-- Begin --

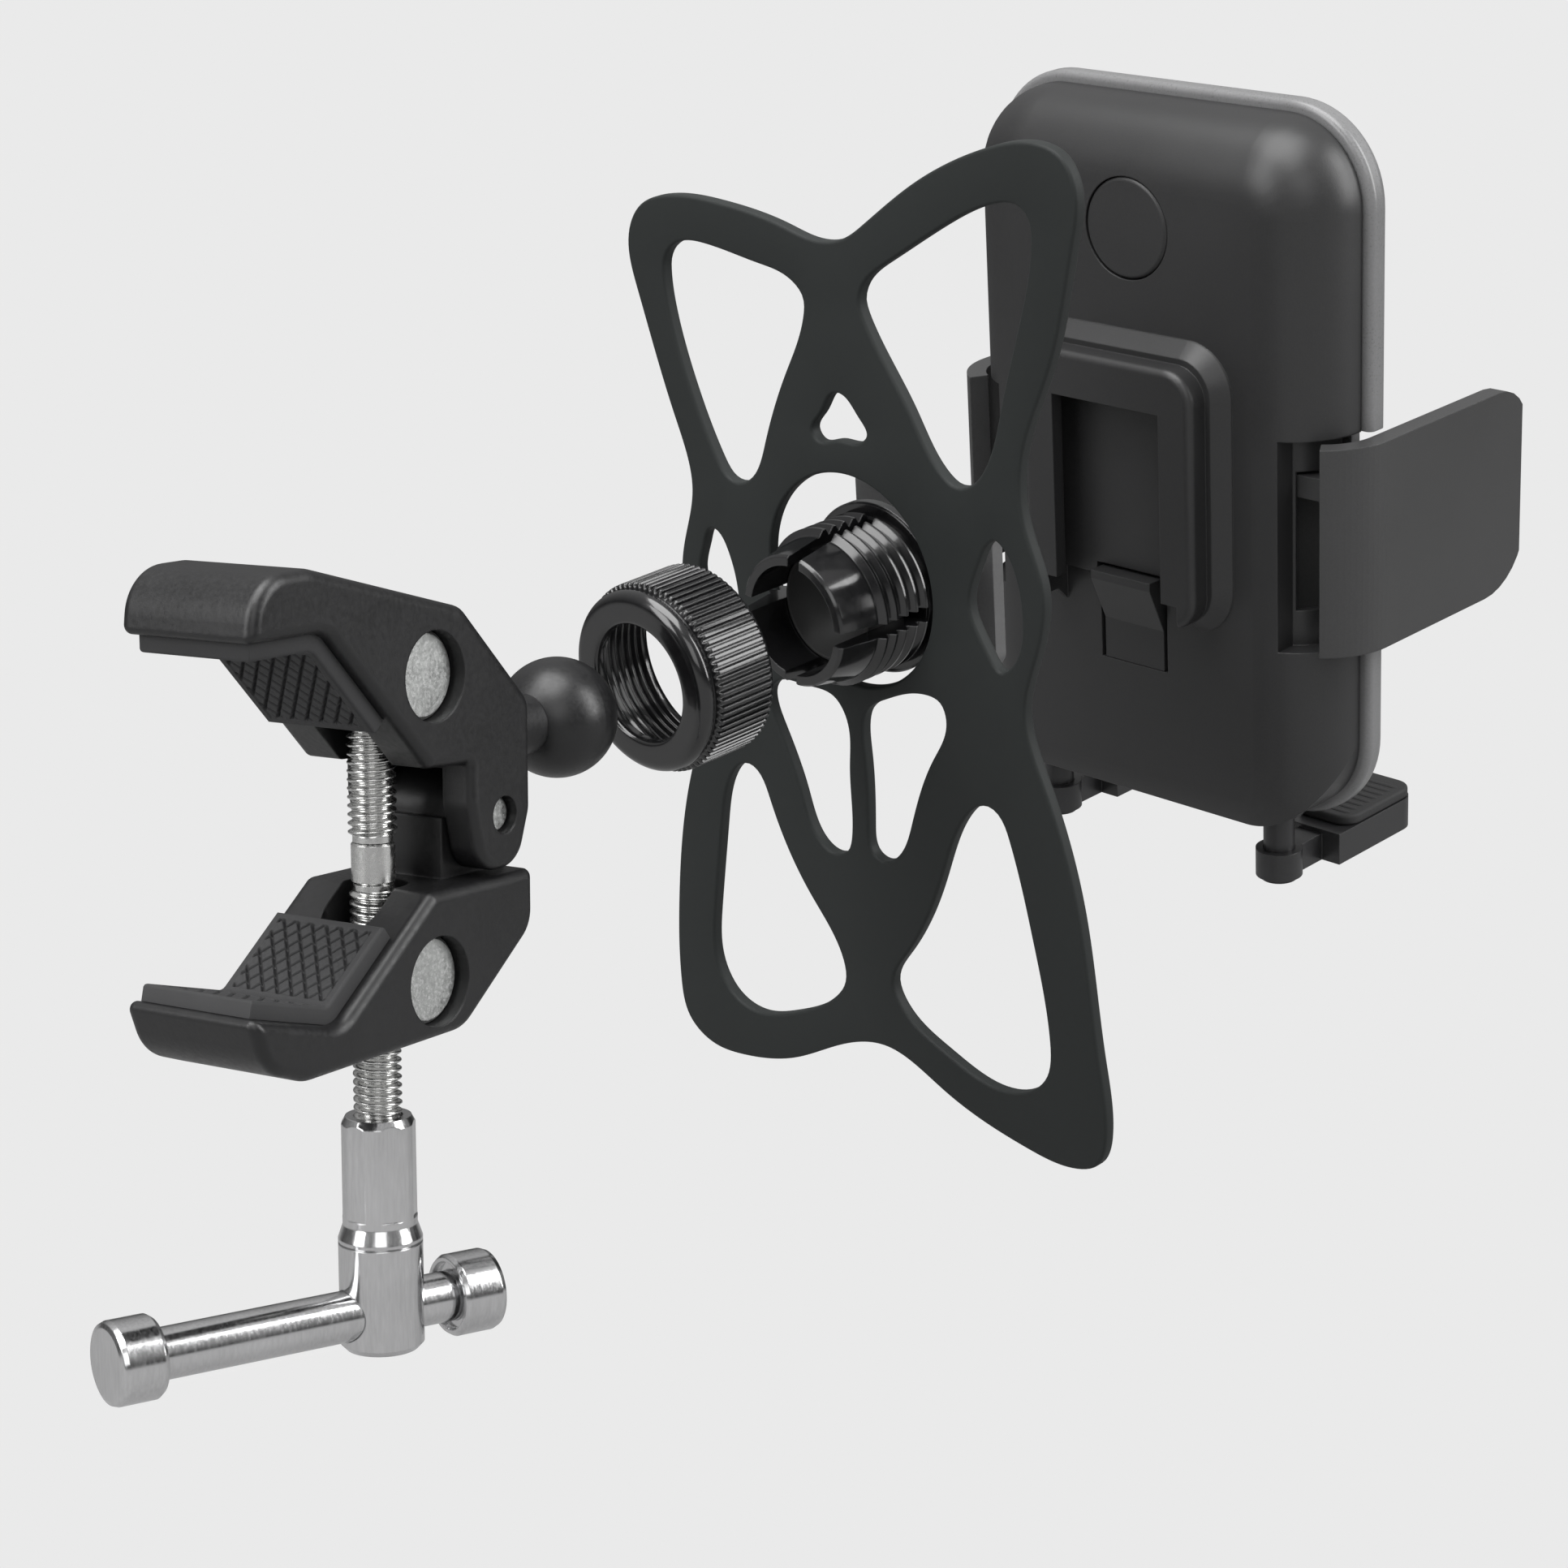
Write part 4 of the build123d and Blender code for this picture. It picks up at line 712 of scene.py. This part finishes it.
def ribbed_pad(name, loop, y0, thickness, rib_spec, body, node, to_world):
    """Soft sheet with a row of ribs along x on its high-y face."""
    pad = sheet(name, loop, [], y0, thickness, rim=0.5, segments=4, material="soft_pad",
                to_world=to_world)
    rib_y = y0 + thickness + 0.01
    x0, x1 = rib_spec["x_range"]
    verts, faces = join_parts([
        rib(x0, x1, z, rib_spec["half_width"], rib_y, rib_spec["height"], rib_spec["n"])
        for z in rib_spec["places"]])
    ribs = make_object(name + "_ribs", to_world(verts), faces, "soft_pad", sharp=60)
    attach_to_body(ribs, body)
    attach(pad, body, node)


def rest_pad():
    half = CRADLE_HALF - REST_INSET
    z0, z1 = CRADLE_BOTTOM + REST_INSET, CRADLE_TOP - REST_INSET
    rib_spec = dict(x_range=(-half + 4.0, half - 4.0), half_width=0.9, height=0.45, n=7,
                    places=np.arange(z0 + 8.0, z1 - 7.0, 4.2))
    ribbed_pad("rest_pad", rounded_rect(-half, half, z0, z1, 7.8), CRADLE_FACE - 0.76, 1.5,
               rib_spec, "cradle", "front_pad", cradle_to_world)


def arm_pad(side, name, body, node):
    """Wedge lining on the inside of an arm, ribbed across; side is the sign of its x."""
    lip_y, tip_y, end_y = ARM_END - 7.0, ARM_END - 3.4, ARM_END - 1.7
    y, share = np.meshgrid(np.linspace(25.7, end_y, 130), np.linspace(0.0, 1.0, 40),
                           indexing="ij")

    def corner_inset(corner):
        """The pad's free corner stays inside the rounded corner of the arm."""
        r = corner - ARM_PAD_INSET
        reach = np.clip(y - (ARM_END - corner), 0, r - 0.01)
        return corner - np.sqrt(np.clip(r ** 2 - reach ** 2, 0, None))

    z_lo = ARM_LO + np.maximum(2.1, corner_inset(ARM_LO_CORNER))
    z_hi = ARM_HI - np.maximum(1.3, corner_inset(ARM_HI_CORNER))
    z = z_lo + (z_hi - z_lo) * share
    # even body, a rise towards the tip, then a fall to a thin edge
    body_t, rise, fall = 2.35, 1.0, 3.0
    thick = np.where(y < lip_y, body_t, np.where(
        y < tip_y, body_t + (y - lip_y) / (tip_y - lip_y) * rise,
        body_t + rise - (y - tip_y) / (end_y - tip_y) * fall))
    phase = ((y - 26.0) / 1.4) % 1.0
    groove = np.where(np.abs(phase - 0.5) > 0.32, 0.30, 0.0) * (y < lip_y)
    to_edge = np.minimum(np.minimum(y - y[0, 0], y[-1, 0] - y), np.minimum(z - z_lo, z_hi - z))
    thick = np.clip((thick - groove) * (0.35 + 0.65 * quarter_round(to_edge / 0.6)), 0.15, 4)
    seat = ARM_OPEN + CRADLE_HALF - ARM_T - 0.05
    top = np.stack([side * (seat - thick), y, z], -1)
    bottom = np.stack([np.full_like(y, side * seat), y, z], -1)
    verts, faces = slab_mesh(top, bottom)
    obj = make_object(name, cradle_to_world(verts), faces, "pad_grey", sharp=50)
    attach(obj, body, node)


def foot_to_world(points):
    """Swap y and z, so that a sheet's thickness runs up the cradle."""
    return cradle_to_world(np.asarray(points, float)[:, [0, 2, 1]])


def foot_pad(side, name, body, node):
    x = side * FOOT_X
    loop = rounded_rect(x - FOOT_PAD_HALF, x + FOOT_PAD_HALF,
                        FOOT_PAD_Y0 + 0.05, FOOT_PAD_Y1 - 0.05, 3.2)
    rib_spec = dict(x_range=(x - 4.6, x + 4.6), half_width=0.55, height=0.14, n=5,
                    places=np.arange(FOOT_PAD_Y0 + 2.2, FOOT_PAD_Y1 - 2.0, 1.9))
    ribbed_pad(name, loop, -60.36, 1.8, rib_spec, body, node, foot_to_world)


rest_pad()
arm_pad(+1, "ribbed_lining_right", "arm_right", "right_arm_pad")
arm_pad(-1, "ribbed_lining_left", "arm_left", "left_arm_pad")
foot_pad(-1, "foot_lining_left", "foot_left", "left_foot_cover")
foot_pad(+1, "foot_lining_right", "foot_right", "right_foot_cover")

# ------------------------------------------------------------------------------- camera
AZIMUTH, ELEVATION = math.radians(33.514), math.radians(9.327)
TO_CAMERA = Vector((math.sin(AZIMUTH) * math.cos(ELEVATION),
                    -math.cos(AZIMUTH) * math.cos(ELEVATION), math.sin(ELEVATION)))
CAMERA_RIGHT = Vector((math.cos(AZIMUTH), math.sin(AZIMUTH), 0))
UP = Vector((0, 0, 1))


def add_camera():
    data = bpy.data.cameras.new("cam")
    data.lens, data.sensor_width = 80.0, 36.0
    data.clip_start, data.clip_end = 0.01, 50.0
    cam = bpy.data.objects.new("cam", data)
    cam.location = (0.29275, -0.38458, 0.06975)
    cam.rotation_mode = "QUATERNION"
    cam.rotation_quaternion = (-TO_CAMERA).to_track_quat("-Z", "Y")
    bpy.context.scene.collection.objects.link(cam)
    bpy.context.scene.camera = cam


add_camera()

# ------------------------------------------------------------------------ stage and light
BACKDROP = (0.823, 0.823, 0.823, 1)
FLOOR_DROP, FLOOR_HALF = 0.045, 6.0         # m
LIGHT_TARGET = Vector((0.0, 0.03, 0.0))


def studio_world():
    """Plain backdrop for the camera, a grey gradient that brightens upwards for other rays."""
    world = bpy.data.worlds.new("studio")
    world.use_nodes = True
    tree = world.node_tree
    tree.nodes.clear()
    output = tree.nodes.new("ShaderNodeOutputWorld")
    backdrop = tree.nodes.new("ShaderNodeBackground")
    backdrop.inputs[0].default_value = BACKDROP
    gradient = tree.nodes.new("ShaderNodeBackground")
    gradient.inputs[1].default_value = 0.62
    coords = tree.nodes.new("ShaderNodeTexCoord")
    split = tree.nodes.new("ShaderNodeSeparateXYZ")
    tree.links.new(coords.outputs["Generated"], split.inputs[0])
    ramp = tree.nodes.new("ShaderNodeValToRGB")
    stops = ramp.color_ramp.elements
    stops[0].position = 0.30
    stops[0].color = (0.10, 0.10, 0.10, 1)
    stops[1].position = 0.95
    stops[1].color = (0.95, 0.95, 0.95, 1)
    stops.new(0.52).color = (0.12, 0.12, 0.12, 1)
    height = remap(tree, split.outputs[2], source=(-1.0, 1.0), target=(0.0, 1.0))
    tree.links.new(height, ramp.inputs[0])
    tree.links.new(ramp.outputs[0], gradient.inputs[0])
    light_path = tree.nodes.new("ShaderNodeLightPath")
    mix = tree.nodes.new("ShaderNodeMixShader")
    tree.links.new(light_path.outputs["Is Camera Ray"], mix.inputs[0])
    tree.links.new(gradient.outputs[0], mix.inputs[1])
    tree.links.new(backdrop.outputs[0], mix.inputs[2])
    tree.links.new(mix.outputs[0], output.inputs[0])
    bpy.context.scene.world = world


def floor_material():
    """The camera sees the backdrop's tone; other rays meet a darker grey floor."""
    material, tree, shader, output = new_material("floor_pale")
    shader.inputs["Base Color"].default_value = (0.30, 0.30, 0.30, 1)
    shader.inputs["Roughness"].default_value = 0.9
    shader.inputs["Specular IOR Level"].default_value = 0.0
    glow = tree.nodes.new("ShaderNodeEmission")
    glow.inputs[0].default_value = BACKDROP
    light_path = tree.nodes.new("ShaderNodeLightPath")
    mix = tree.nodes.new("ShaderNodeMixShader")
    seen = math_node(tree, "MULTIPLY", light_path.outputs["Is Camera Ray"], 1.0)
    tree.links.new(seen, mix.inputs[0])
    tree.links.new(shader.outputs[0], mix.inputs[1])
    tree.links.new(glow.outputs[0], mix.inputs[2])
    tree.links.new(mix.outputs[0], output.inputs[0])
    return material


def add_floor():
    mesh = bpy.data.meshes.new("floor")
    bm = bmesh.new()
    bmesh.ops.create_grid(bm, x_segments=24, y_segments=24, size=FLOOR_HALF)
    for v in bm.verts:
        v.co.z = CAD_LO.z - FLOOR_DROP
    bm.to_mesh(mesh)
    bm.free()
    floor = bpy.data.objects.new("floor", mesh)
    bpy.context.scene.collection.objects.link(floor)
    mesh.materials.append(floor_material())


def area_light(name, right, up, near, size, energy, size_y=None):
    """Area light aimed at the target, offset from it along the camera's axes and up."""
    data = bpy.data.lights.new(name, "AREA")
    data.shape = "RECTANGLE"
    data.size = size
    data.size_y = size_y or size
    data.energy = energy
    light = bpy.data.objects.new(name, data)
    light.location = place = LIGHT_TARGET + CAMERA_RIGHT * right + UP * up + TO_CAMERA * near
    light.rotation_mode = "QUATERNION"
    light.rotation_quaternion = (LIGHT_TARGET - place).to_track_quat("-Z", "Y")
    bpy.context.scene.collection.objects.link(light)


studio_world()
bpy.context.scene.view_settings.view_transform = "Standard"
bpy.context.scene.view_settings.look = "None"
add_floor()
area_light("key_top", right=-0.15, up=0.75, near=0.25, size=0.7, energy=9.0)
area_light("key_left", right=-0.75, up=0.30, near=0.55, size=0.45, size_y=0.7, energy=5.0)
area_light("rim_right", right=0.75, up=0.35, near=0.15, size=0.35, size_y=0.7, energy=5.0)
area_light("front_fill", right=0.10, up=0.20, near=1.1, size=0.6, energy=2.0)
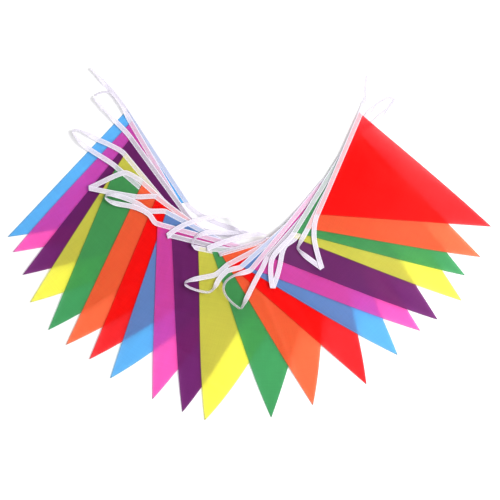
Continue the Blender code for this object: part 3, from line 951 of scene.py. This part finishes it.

-- End --

Between the line containing "attach_to_body(ribs, body)" and the line containing "return corner - np.sqrt(np.clip(r" lies the part to return. Return it exactly, counting both of those lines.

    attach_to_body(ribs, body)
    attach(pad, body, node)


def rest_pad():
    half = CRADLE_HALF - REST_INSET
    z0, z1 = CRADLE_BOTTOM + REST_INSET, CRADLE_TOP - REST_INSET
    rib_spec = dict(x_range=(-half + 4.0, half - 4.0), half_width=0.9, height=0.45, n=7,
                    places=np.arange(z0 + 8.0, z1 - 7.0, 4.2))
    ribbed_pad("rest_pad", rounded_rect(-half, half, z0, z1, 7.8), CRADLE_FACE - 0.76, 1.5,
               rib_spec, "cradle", "front_pad", cradle_to_world)


def arm_pad(side, name, body, node):
    """Wedge lining on the inside of an arm, ribbed across; side is the sign of its x."""
    lip_y, tip_y, end_y = ARM_END - 7.0, ARM_END - 3.4, ARM_END - 1.7
    y, share = np.meshgrid(np.linspace(25.7, end_y, 130), np.linspace(0.0, 1.0, 40),
                           indexing="ij")

    def corner_inset(corner):
        """The pad's free corner stays inside the rounded corner of the arm."""
        r = corner - ARM_PAD_INSET
        reach = np.clip(y - (ARM_END - corner), 0, r - 0.01)
        return corner - np.sqrt(np.clip(r ** 2 - reach ** 2, 0, None))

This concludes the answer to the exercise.